Hence the rise of writing schools and creative writing courses
in universities as a regular subject at the postgraduate
level.
But the question is: can writing,
creative or otherwise, be taught after school? The answer
is both yes and no, depending on what kind of writing you
set out to teach. This is because all publishing boils down
to a few simple queries — who are you writing for? What
is the readership profile, that is, the linguistic standards
(for the Indian market knowledge of language skills is very
important) and the current interests of the potential reader?
These are not easy questions to answer but they lie at the
root of all successful writing.
Simple communication skills can
be taught. Although these skills ought to have been taught
in school, the emphasis on grammar, sentence structures,
correct usage of dictionaries and close reading of texts
is not given importance because of the pressures of syllabus.

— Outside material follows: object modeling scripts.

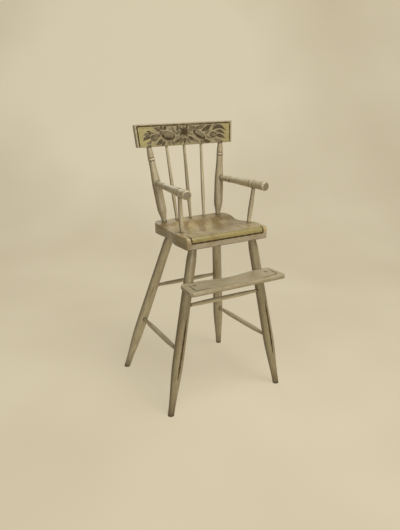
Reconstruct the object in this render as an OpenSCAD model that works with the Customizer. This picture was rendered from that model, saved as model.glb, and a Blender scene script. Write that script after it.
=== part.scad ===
// Child's painted high chair: plank seat, four splayed legs, rod back, turned arms, footrest board.
// Millimetres. The chair faces -Y, the floor is z = 0, and left is the -X side, seen from the front.
// A "back" distance is measured rearwards from the seat's front edge.

/* [Seat] */
// Height of the seat's flat underside above the floor
seat_underside_h = 543; // [480:1:620]
// Depth of the seat from front to rear
seat_depth = 262; // [256:1:290]
// Width of the seat at its front corners
seat_front_w = 292; // [284:1:320]
// Width of the seat at its widest place, just behind the front corners
seat_ear_w = 297; // [288:1:330]
// Width of the seat at its waist
seat_waist_w = 268; // [250:1:290]
// Width of the seat across its rear lobes
seat_lobe_w = 276; // [256:1:296]
// Distance of the widest place behind the front edge
seat_ear_back = 68; // [50:1:90]
// Distance of the waist behind the front edge
seat_waist_back = 160; // [120:1:180]
// Distance of the rear lobes behind the front edge
seat_lobe_back = 212; // [190:1:225]
// Thickness of the seat along its front
seat_front_t = 38; // [32:1:48]
// Thickness of the seat at its waist
seat_waist_t = 29.5; // [26:0.5:36]
// Thickness of the seat under the back rods
seat_rear_t = 35; // [31:1:45]
// Radius of the rounded rear corners
seat_rear_corner_r = 34; // [10:1:50]
// Radius of the rounded front corners
seat_front_corner_r = 9; // [3:1:20]
// Radius of the roll along the top of the front edge
seat_roll_r = 12; // [4:1:20]
// Radius of the easing along the top of the rear edge
seat_rear_ease_r = 6; // [2:1:12]
// Depth of the hollow below the seat's waist
seat_hollow_depth = 6; // [3:0.5:8]
// Width of the hollow at its rim
seat_hollow_w = 226; // [190:1:232]
// Width of the hollow's level floor
seat_hollow_floor_w = 96; // [60:1:150]
// Distance of the hollow's lowest place behind the front edge
seat_hollow_back = 146; // [110:1:170]

/* [Legs] */
// Distance between the front leg centres at the seat's underside
front_leg_top_w = 215; // [180:1:236]
// Distance between the rear leg centres at the seat's underside
rear_leg_top_w = 175; // [150:1:186]
// Distance of the front leg tops behind the seat's front edge
front_leg_top_back = 34; // [28:1:50]
// Distance of the rear leg tops behind the seat's front edge
rear_leg_top_back = 219; // [190:1:224]
// Distance between the front foot centres on the floor
front_foot_w = 417; // [340:1:460]
// Distance between the rear foot centres on the floor
rear_foot_w = 403; // [320:1:450]
// Distance of the front foot centres behind the seat's front edge
front_foot_back = 5; // [-20:1:30]
// Distance of the rear foot centres behind the seat's front edge
rear_foot_back = 382; // [300:1:420]
// Diameter of a leg at the floor
foot_d = 21; // [16:0.5:26]
// Greatest diameter of a leg
leg_swell_d = 35.5; // [30:0.5:38]
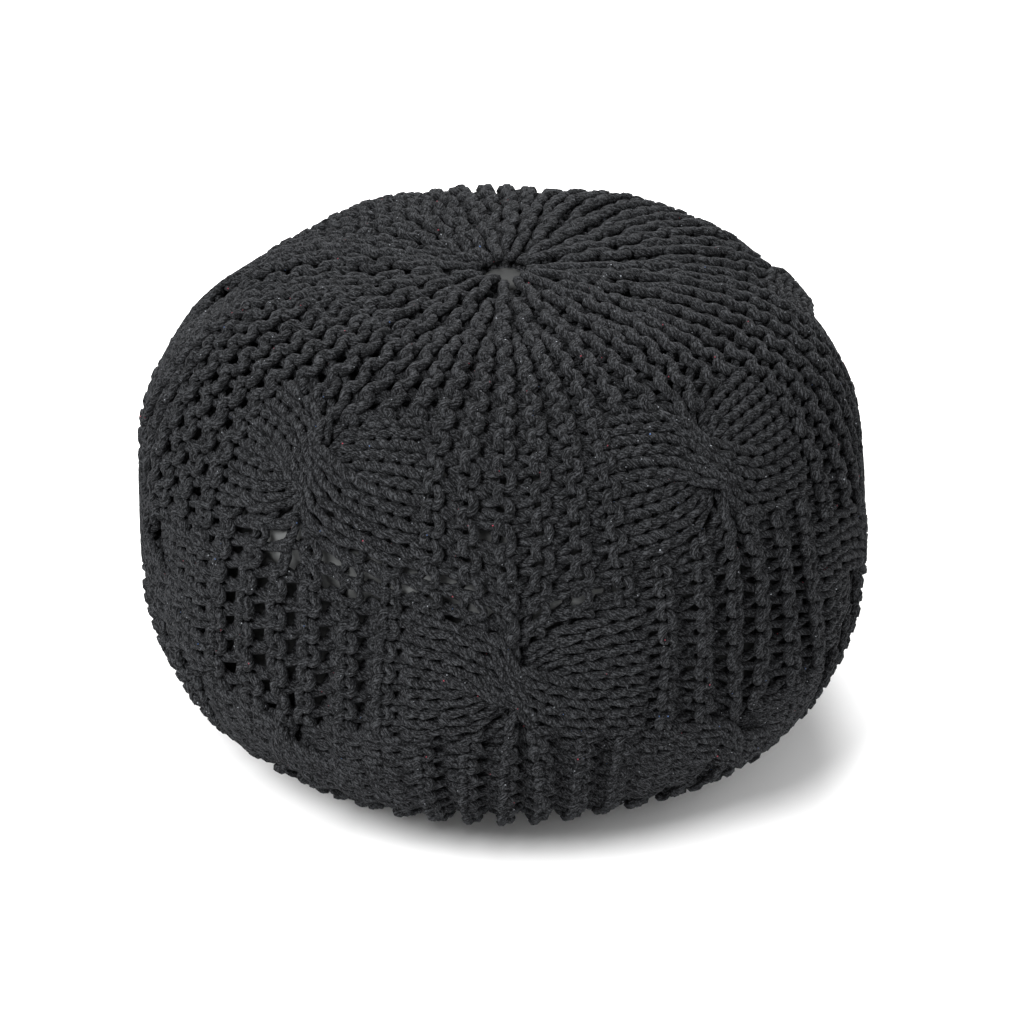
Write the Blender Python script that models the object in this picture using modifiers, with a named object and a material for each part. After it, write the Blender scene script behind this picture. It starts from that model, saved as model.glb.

The job is left for the universities or the fine-tuning
is done at the post school stage. There are a number of
excellent texts on language and style that a student can
pick up without relying on a teacher. This is to say that
the urge to improve must come from within.
Can creative writing be taught?
The answer is no to a large extent. Of course some creative
writers have come out of such workshops but what these courses
did was bring out their latent talent that was waiting to
emerge. Some excellent books must have helped too: John
Gardner’s Art of Fiction, Strunk and White’s Elements
of Style, William Zinsser’s On Writing Well,
Eudora Welty’s One Writer’s Beginnings, Norman Mailer’s
The Spooky Art: Thoughts on Writing, Margaret Atwood’s
Curious Pursuits: Occasional Writing, and several
others. Having said this, there are some problems why creative
writing can’t be taught.
First is the lack of interest
many students show in reading. And those who read often
lack the training to observe subtle clues or the close reading
that is required. Potential writers have to savour books
rather than racing through them, a strategy that may require
“some rewiring, unhooking the connection that makes you
think that you have to have an opinion about the book and
reconnecting that wire to whatever terminal lets you see
reading as something that might move or delight you.”
Second, writing requires some
living with and living by. In other words, as Evelyn Waugh
said, it is “experience totally transformed.” “Every writer,”
Hemingway famously said, “must have a built-in, shock-proof
shit detector.” This is the voice of the story or its feeling
that can’t be taught. It must come from within.